DURCHS DRÖHNLAND: Vom Traktor in den Leichenwagen
■ Die besten und schlechtesten, die wichtigsten und überflüssigsten Konzerte der kommenden Woche
Eine ganze Zeitlang waren die baskischen Combos berühmt oder berüchtigt dafür, daß sie den hauptsächlich von The Clash geprägten Polit- Punk einfach immer weiter spielten, als sei nichts gewesen. Einzige stilistische Weiterentwicklung dabei war die Symbiose mit Reggae. Erst in den letzten Jahren öffneten sich die Bands aus Euskadi den aktuellen Entwicklungen im Hardcore. Das heißt mehr Geschwindigkeit, mehr Härte, Rhythmuswechsel und Breaks störten jetzt die retrospektiv gefärbte Sicht auf die Dinge. Auch Soziedad Alkoholika versuchen ihr Bestes, auf der Höhe der Zeit zu sein. Noch ein gutes Stück von metallischer Schwerstarbeit entfernt, adaptieren sie vor allem die Hardcore-Elemente des Crossover — ihr Trash Metal hat eine spielerische Leichtigkeit. Als würde Marlies Göhr die Tartanbahn mit Trommeln vertauschen. Der Gesang mag zu gewollt mörderisch klingen, Humor haben sie doch. So covern sie Queens »Another One Bites The Dust«, aber ihre Version erinnert verteufelt an Clashs »This Is Radio Clash«, und da könnte man jetzt anfangen zu spekulieren, wer von wem geklaut hat, ob das so gemeint ist, ob es vielleicht sogar derselbe Song ist oder was sie uns damit sagen wollen. Als Vorgruppe spielen noch die Kreuzberger Chilli Confetti, die sich seit zwei, drei Jahren alle erdenkliche Mühe geben, endlich Hardcore zu spielen, und doch irgendwie immer noch nach Punk klingen.
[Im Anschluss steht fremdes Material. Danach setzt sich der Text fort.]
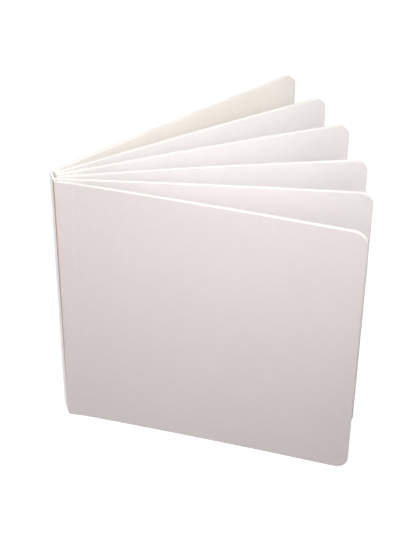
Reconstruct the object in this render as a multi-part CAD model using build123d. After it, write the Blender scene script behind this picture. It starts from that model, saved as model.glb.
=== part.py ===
from build123d import *
import os
from math import atan, cos, degrees, radians, sin, tan

# Blank square board book that stands fanned open on its bottom edges.
#
# Frame: millimetres, +Z up, the book stands on z = 0. The origin is at the foot of the spine
# strip, midway between its two folds and halfway through its card. The leaves fan out about +X,
# from the front cover on the -Y side to the back cover on the +Y side.
#
# How it is made: every board is two plies of card glued back to back. Five folded spreads make
# the leaves, so their creases stand in a row behind the spine strip. One outer sheet makes the
# outer ply of both covers and, between its two folds, the hollow spine strip.

# The closed book
BOOK_WIDTH = 152.4  # outer face of the spine to the fore-edge
BOOK_HEIGHT = 152.4
PLY = 0.95  # one ply of card
CORNER_RADIUS = 7.0  # fore-edge corners, top and bottom

# The fan: the angle of each board's chord from +X, and how far its middle bows towards +Y
FRONT_ANGLE, FRONT_BOW = -32.7, 0.75
HINGE_ANGLE = -27.4  # the front cover from its fold to its score line, where it bends
LEAF_ANGLES = (-21.1, -11.25, 0.5, 10.3)
LEAF_BOWS = (0.7, 1.1, 1.05, 0.6)
BACK_ANGLE, BACK_BOW = 19.8, 0.15

# The gutter
CREASE_STANDOFF = 1.3  # first crease, in front of the strip's inner face
CREASE_RADIUS = PLY  # back of each folded spread, one ply bent round
SEAT_WIDTH = 0.9  # contact width of the crease that is pressed onto the strip
SEATED_CREASE = 1  # which crease that is, counted from 0 at the front cover
COVER_GAP = 0.38  # a cover's inner face to the crease beside it

# The folds between covers and strip
OPEN_CORNER = 90.0  # strip to a cover that is folded right back, outside the fold
FRONT_CLOSING = 8.5  # how far each cover swings shut from where it stands
BACK_CLOSING = 8.0
FOLD_CLEARANCE = 0.05  # strip's end round the fold's bead
FOLD_PLAY = 3.0  # degrees left between the mitred ends at either limit
SCORE_OFFSET = 9.0  # score line on each cover, from its fold
SCORE_DEPTH = 0.06
SCORE_WIDTH = 1.0

BOARD = 2 * PLY
LEAF_LENGTH = BOOK_WIDTH - PLY - CREASE_STANDOFF  # crease to fore-edge
BEAD_RADIUS = PLY / 2  # the fold turns about the middle of its card
STRIP_TO_X = 90.0  # the strip stands square to +X


def along(angle):
    """Unit vector at an angle from +X."""
    return Vector(cos(radians(angle)), sin(radians(angle)))


def across(angle):
    """Unit vector a quarter turn further, from a board's near face to its far face."""
    return along(angle + 90)


def cot(angle):
    """Cotangent of an angle in degrees."""
    return 1 / tan(radians(angle))


def bowed(start, end, bow):
    """Line from start to end whose middle stands off by bow."""
    start, end = Vector(*start), Vector(*end)
    if abs(bow) < 1e-6:
        return Line(start, end)
    return ThreePointArc(start, (start + end) * 0.5 + Vector(0, bow), end)


def lean(bow, length):
    """Angle between a bowed board's chord and its faces at the gutter."""
    return 2 * degrees(atan(2 * bow / length))


def board_plan(near, near_start, far_start, length, bow):
    """Plan of a board along +X: its near face at y = near, its gutter end cut slantwise."""
    far = near + BOARD
    outline = bowed((near_start, near), (length, near), bow)
    outline += Line((length, near), (length, far))
    outline += bowed((length, far), (far_start, far), bow)
    if near < 0 < far:
        outline += Polyline((far_start, far), (0, 0), (near_start, near))
    else:
        outline += Line((far_start, far), (near_start, near))
    return make_face(outline)


def trim(board):
    """Board with its fore-edge corners cut round."""
    corners = board.edges().filter_by(Axis.Y).sort_by(Axis.X)[-2:]
    return fillet(corners, CORNER_RADIUS)


def place(board, point, angle):
    """Board moved from the X axis to its place in the fan."""
    return Pos(point.X, point.Y, 0) * Rot(0, 0, angle) * board


# Creases, from the front cover's to the back cover's, laid out from a front fold at the origin
inner_face = BOARD - BEAD_RADIUS
cover_to_crease = inner_face + COVER_GAP
first_crease_x = BEAD_RADIUS + CREASE_STANDOFF
front_reach = (first_crease_x - cover_to_crease * across(HINGE_ANGLE).X) / along(HINGE_ANGLE).X
creases = [along(HINGE_ANGLE) * front_reach + across(HINGE_ANGLE) * cover_to_crease]
for leaf_angle in LEAF_ANGLES:
    creases.append(creases[-1] + across(leaf_angle) * BOARD)
last = creases[-1]
back_fold_y = last.Y + (cover_to_crease + last.X * across(BACK_ANGLE).X) / across(BACK_ANGLE).Y
back_reach = (last - Vector(0, back_fold_y)).dot(along(BACK_ANGLE))
half_strip = back_fold_y / 2
creases = [crease - Vector(0, half_strip) for crease in creases]
front_fold = Vector(0, -half_strip)
back_fold = Vector(0, half_strip)


# The mitres at the folds: half the corner that is left when a cover is folded back or shut
outside_mitre = (OPEN_CORNER - FOLD_PLAY) / 2
front_mitre = (STRIP_TO_X - HINGE_ANGLE - FRONT_CLOSING - FOLD_PLAY) / 2
back_mitre = (STRIP_TO_X + BACK_ANGLE - BACK_CLOSING - FOLD_PLAY) / 2


def score_line(point, outward):
    """What the shallow round-bottomed score takes from a cover's outer face at a point."""
    radius = (SCORE_WIDTH**2 / 4 + SCORE_DEPTH**2) / (2 * SCORE_DEPTH)
    centre = point + outward * (radius - SCORE_DEPTH)
    return extrude(Pos(centre.X, centre.Y) * Circle(radius), BOOK_HEIGHT)


def front_cover():
    """Front cover, bent at its score line, with the fold's bead along its gutter edge."""
    bend = HINGE_ANGLE - FRONT_ANGLE
    near_start = along(bend) * BEAD_RADIUS * cot(outside_mitre) - across(bend) * BEAD_RADIUS
    far_start = along(bend) * inner_face * cot(front_mitre) + across(bend) * inner_face
    near_bend = along(bend) * SCORE_OFFSET - across(bend) * BEAD_RADIUS
    far_bend = near_bend + Vector(-BOARD * tan(radians(bend / 2)), BOARD)
    near_end = near_bend + Vector(front_reach + LEAF_LENGTH - SCORE_OFFSET, 0)
    far_end = near_end + Vector(0, BOARD)
    outline = Polyline(far_bend, far_start, (0, 0), near_start, near_bend)
    outline += bowed(near_bend, near_end, FRONT_BOW)
    outline += Line(near_end, far_end)
    outline += bowed(far_end, far_bend, FRONT_BOW)
    cover = extrude(make_face(outline), BOOK_HEIGHT)
    cover += extrude(Circle(BEAD_RADIUS), BOOK_HEIGHT)
    cover -= score_line(near_bend, -across(bend / 2))
    return place(trim(cover), front_fold, FRONT_ANGLE)


def back_cover():
    """Back cover, straight at its score line, with the fold's bead along its gutter edge."""
    length = back_reach + LEAF_LENGTH
    near_start = inner_face * cot(back_mitre)
    far_start = BEAD_RADIUS * cot(outside_mitre)
    plan = board_plan(-inner_face, near_start, far_start, length, BACK_BOW)
    cover = extrude(plan, BOOK_HEIGHT)
    cover += extrude(Circle(BEAD_RADIUS), BOOK_HEIGHT)
    share = SCORE_OFFSET / length
    score_y = BEAD_RADIUS + 4 * BACK_BOW * share * (1 - share)
    cover -= score_line(Vector(SCORE_OFFSET, score_y), Vector(0, 1))
    return place(trim(cover), back_fold, BACK_ANGLE)


def spine():
    """Spine strip between the two folds, its ends hollowed and mitred round the beads."""
    outline = Polyline(
        (-BEAD_RADIUS, front_fold.Y + BEAD_RADIUS * cot(outside_mitre)),
        (0, front_fold.Y),
        (BEAD_RADIUS, front_fold.Y + BEAD_RADIUS * cot(front_mitre)),
        (BEAD_RADIUS, back_fold.Y - BEAD_RADIUS * cot(back_mitre)),
        (0, back_fold.Y),
        (-BEAD_RADIUS, back_fold.Y - BEAD_RADIUS * cot(outside_mitre)),
        close=True,
    )
    plan = make_face(outline)
    for fold in (front_fold, back_fold):
        plan -= Pos(fold.X, fold.Y) * Circle(BEAD_RADIUS + FOLD_CLEARANCE)
    return extrude(plan, BOOK_HEIGHT)


def crease_plan(index):
    """Plan of one crease: round behind, and cut off where a cover's ply turns away from it."""
    plan = Circle(CREASE_RADIUS)
    half = Rectangle(4 * CREASE_RADIUS, 2 * CREASE_RADIUS)
    if index == 0:
        near_face = LEAF_ANGLES[0] + lean(LEAF_BOWS[0], LEAF_LENGTH)
        plan &= Rot(0, 0, near_face) * Pos(0, CREASE_RADIUS) * half
    if index == len(LEAF_ANGLES):
        far_face = LEAF_ANGLES[-1] + lean(LEAF_BOWS[-1], LEAF_LENGTH)
        plan &= Rot(0, 0, far_face) * Pos(0, -CREASE_RADIUS) * half
    if index == SEATED_CREASE:
        seat = BEAD_RADIUS - creases[index].X
        neck = Polyline(
            (seat, -SEAT_WIDTH / 2),
            (0, -CREASE_RADIUS),
            (0, CREASE_RADIUS),
            (seat, SEAT_WIDTH / 2),
            close=True,
        )
        plan += make_face(neck)
    return Pos(creases[index].X, creases[index].Y) * plan


def page_block():
    """The leaves between the covers, fanned, with the row of creases that joins them."""
    block = extrude(crease_plan(0), BOOK_HEIGHT)
    for index in range(1, len(creases)):
        block += extrude(crease_plan(index), BOOK_HEIGHT)
    for crease, angle, bow in zip(creases, LEAF_ANGLES, LEAF_BOWS):
        leaf = extrude(board_plan(0, 0, 0, LEAF_LENGTH, bow), BOOK_HEIGHT)
        block += place(trim(leaf), crease, angle)
    return block


os.makedirs("parts", exist_ok=True)
book = {
    "front_cover": front_cover(),
    "spine": spine(),
    "page_block": page_block(),
    "back_cover": back_cover(),
}
for name, piece in book.items():
    export_step(piece, f"parts/{name}.step")
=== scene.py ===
import logging
import math
from dataclasses import dataclass
from enum import Enum

import bpy
from bpy.types import Material, Node, NodeSocket, ShaderNodeTree, World
from mathutils import Matrix, Vector

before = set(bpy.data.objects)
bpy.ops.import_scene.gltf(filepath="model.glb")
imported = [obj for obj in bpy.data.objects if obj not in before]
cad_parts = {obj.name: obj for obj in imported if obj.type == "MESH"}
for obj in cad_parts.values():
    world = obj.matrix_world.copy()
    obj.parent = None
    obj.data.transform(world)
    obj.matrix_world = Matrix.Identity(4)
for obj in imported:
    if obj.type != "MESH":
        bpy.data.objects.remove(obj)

# Looks of a blank square board book that stands fanned open. All lengths are in metres, in the
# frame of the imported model: the book stands on z = 0, the spine strip is at x = 0, the leaves fan
# out about +X, and the front cover is on the -Y side.

LOG = logging.getLogger("board_book")

MM = 0.001
Vector3 = tuple[float, float, float]
Colour = tuple[float, float, float]
Feed = NodeSocket | float | Vector3

# The two ends of a ramp: where it is 0, and where it is 1
Span = tuple[float, float]

# A noise's waves for each metre, and how many octaves are added to the first
Waves = tuple[float, float]


# The book's sizes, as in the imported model

BOOK_WIDTH = 152.4 * MM
BOOK_HEIGHT = 152.4 * MM
PLY = 0.95 * MM
BOARD_THICKNESS = 2 * PLY
CREASE_STANDOFF = 1.3 * MM
COVER_GAP = 0.38 * MM
SCORE_OFFSET = 9.0 * MM
FOLD_RADIUS = PLY / 2
LEAF_LENGTH = BOOK_WIDTH - PLY - CREASE_STANDOFF

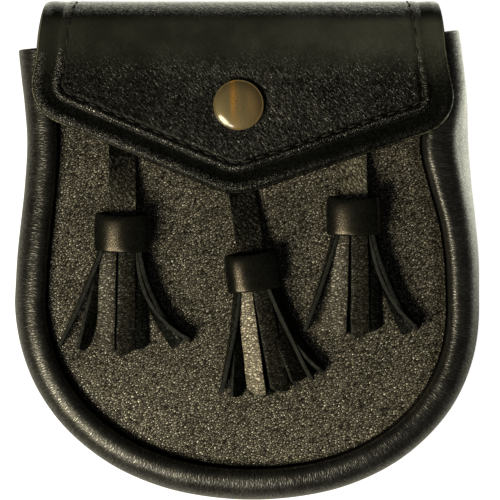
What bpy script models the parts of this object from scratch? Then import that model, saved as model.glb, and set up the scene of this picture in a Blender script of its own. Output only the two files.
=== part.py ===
"""Three-tassel leather day sporran, lying on its back on a flat surface.

X runs to the right of the front view, Y up the front and Z out of the front. Z = 0 is the
surface that the pouch lies on. Lengths below are in millimetres and become metres when a
mesh is made.
"""
import math
from collections import namedtuple

import bmesh
import bpy
from mathutils import Matrix, Vector

MM = 0.001
SMOOTH_ANGLE = math.radians(40)

# ---- leather, brass and clearances ----
GAP = 0.3                   # between two pieces that touch on the real pouch
FACET_ROOM = 0.2            # more room where a coarse face bridges a curve
GUSSET_LEATHER = 1.6
PANEL_LEATHER = 2.0
SHEET_LEATHER = 2.1         # the one hide of the back and the flap
STRAP_LEATHER = 1.6
COLLAR_LEATHER = 1.6
STRIP_LEATHER = 1.7
LOOP_LEATHER = 1.6

# ---- body ----
DEPTH = 38.0                # over the front and back crests of the gusset
MID_DEPTH = DEPTH / 2
WIDEST_HEIGHT = -18.6       # height of the widest line of the body
WIDEST_HALF = 88.2
BOTTOM_DROP = 75.8          # from the widest line down to the lowest point
BOTTOM_POWER = 2.15         # a little fuller than an ellipse
BOTTOM_SHIFT = 1.6          # the lowest point lies this far right of the middle
ROLL_WIDTH = 11.7           # from the panel's seam to the outer edge of the gusset
LEFT_END = 76.4             # heights of the two cut ends of the gusset
RIGHT_END = 84.0
SEAM_SETBACK = 0.9          # the panels stop this far short of the seam groove
SIDE_STATIONS = (72.0, 61.0, 50.0, 39.0, 28.0, 17.0, 5.0, -7.0)
ARC_STEPS = 11              # stations on each half of the rounded bottom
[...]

Am 3.7. um 22 Uhr im K.O.B., Potsdamer Str.157, Schöneberg
Gleich am nächsten Tag kann man sich dann die andere Seite der Medaille antun. An zwei Tagen findet im Huxley's das »Musical Destruction Festival« statt. Allerdings verdient hauptsächlich der erste Abend den Namen, denn dann steht Death Metal auf dem Programm. Headlinder sind Napalm Death, bekanntermaßen neben der Band Death profilierteste Vertreter des Genres und Namensgeber. Dadurch daß bei Death der einzige konstante Faktor Chuck Schuldiner war und die Besetzungswechsel bei Napalm Death noch viel häufiger stattfanden, können sich heutzutage schätzungsweise zwei von drei Death- Metal-Bands rühmen, Ex-Mitglieder dieser richtungweisenden Kapellen in ihren Reihen zu haben. Napalm Death schafften es noch nicht einmal, ihre Debüt-LP mit einer festen Besetzung einzuspielen, und inzwischen ist schon lange kein Gründungsmitglied mehr in der Band vorhanden. Der Sound von Napalm Death wechselte denn auch mitunter recht munter, um so witziger, daß der Erfolg gleichbleibend blieb. Inzwischen hört sich die 1980 in Birmingham gegründete Band recht hausbacken an, was ja auch kein Wunder ist, sind sie doch für die galoppierende Entwicklung im Gewerbe fast schon Opas. Sie prügeln sich von stumpf bis herzattackenverdächtig ohne große Sperenzchen. Abgesicherte Knüppel- Oberliga. Dort kicken auch schon die ungleich jüngeren Obituary, die aber, obwohl ihre erste Platte erst 1989 erschien, schon längst zu den alten Hasen gehören. Hervorstechendstes Merkmal bei Obituary ist vor allem Sänger John Tardy, dessen Stimmbänder sich gar wundervoll zur Vertonung einschlägiger Blutphantasien eignen würden. Das ist es zwar, was alle Death-Sänger anstreben, aber Tardy ist mit einem Plumpskloorgan gesegnet, das seinesgleichen sucht. Mein Wunschkandidat als Nachrichtensprecher. Dagegen sind Dismember ganz liebe Jungens. Sie kommen aus Schweden, wo es nach England die rührigste Death-Szene Europas gibt, auch wenn sämtliche Musiker dieses weiten Landes schon mal in sämtlichen Kapellen dieses weiten Landes gespielt haben. Definitiv das Paket zum endgültig abgewöhnen.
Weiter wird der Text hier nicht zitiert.